RaSE: Random Subspace Ensemble Classification

arXiv.org Machine Learning

We propose a flexible ensemble classification framework, Random Subspace Ensemble (RaSE), for sparse classification. In the RaSE algorithm, we aggregate many weak learners, where each weak learner is a base classifier trained in a subspace optimally selected from a collection of random subspaces. To conduct subspace selection, we propose a new criterion, ratio information criterion (RIC), based on weighted Kullback-Leibler divergence. The theoretical analysis includes the risk and Monte-Carlo variance of RaSE classifier, establishing the screening consistency and weak consistency of RIC, and providing an upper bound for the misclassification rate of RaSE classifier. In addition, we show that in a high-dimensional framework, the number of random subspaces needs to be very large to guarantee that a subspace covering signals is selected.

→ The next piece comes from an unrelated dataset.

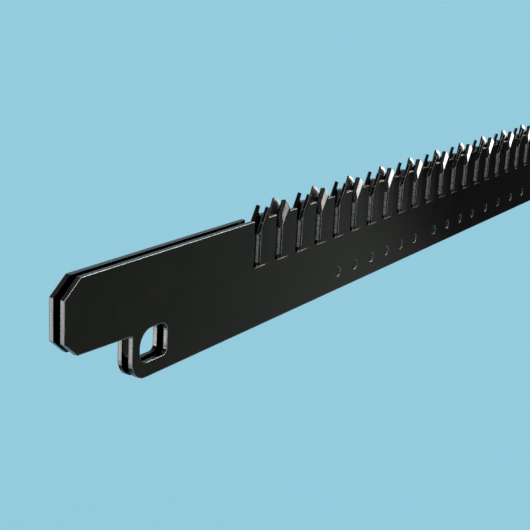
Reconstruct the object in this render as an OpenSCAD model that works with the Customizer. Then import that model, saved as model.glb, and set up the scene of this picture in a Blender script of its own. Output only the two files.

Therefore, we propose an iterative version of RaSE algorithm and prove that under some specific conditions, a smaller number of generated random subspaces are needed to find a desirable subspace through iteration. An array of simulations under various models and real-data applications demonstrate the effectiveness and robustness of the RaSE classifier and its iterative version in terms of low misclassification rate and accurate feature ranking. The RaSE algorithm is implemented in the R package RaSEn on CRAN.